In 1972, when the Easton's daughter was two-and-a-half-years old, she told her parents that she had two friends, named Mark and Amy. They were invisible, but the daughter played with them as if they were real. It was at about this time that Marie told a parapsychologist about the strange happenings at her house. He suggested a seance be held to see is he could root out the causes of the ghostly appearances.

A medium was brought in and "made contact" with the spirit of an old Black nanny who was "upset over the death of her young mistress." The mistress apparently had fallen in love with a young man who rode off to fight in the Civil War and never returned. The mistress "grieved" herself to death, and the nanny went to her own grave grieving for the mistress.

Further probing by the medium unveiled that the young man had died in a fierce battle and his "remains were charred beyond recognition. "The soldier's name, the medium said, was Mark and his lover's name was Amy.

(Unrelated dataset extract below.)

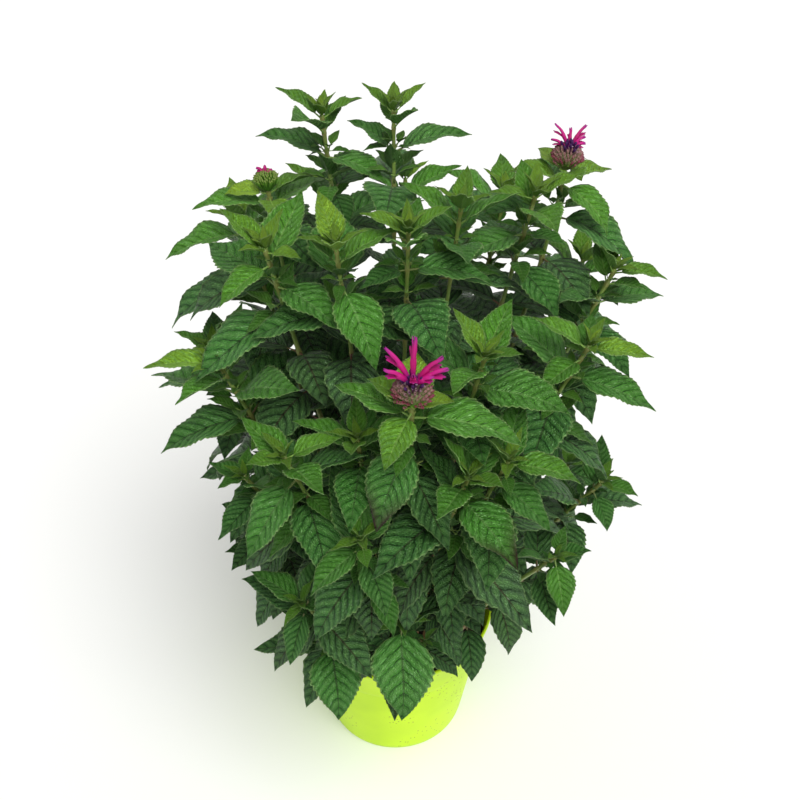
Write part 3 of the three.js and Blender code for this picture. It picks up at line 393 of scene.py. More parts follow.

At that, Bill Easton "bolted out of his chair." Mark and Amy were the names of the imaginary friends of his daughter. "The hair stood up on the back of my neck," he was quoted as saying. "There was no way the medium - or anyone - could have known about my daughters invisible friends, and the odds of coming up with those two particular names were astronomical."

Later in the seance, the medium said the nanny said there were many ghosts in the house. In the weeks and months afterwards, more manifestations surfaced. Once, in the middle of the night, the family was shaken awake by an "enormous crash from downstairs." "This wasn't just a 'bump' in the night," Bill later said. "It sounded like someone took a tray full of dishes and slammed it on the floor." Bill and his teenage son searched "every corner and crevice of the house, but found not even a wine glass was out of place."

Another night, Bill was reading in bed when he heard a single note being played on the piano downstairs. No one in the family was downstairs. He got up and walked to the head of the stairs and listened as the note was played over and over. "I didn't even bother to go downstairs," he said. "I knew I wouldn't find anything, so I just went back to bed."

Most incidents were harmless, though perhaps a little scary. But then one night in the late 1980s, a ghost or ghosts seemed to turn mean. On a bitter winter night, Bill put the family dog in a room in the cellar to shield him from the cold. He locked the door from the inside with a heavy, 18th century sliding bolt. At midnight, the dog started howling uncontrollably, arousing Bill and Marie. Bill took a pistol and walked down to see what was the matter with the dog. When he entered the basement room, he found the sliding bolt had been thrown back, the door was standing open, and the dog had run outside.

He tried to coax the dog back into the house, but it wouldn't come, so Bill rebolted the door and went back to bed. The next morning, when Marie went to the basement to do some laundry, she found the cellar door open again, only this time the bolt had been shattered. "It was smashed to pieces," Bill said. "And this wasn't some flimsy sliding lock you buy at a hardware store. It was a huge, oaken bolt that would have taken an enormous amount of strength to shatter." An investigator from the Augusta County Sheriff's Department said it appeared the lock had been smashed from the inside.

And so it goes on. The guests at the ghost hotel continue their shenanigans. Bill and Marie Easton seem resigned to it. "When you live through 22 years of those things happening, you say 'what else is new?"' says Bill. "It's something we've lived with most of our adult lives, but it hasn't made us feel uncomfortable."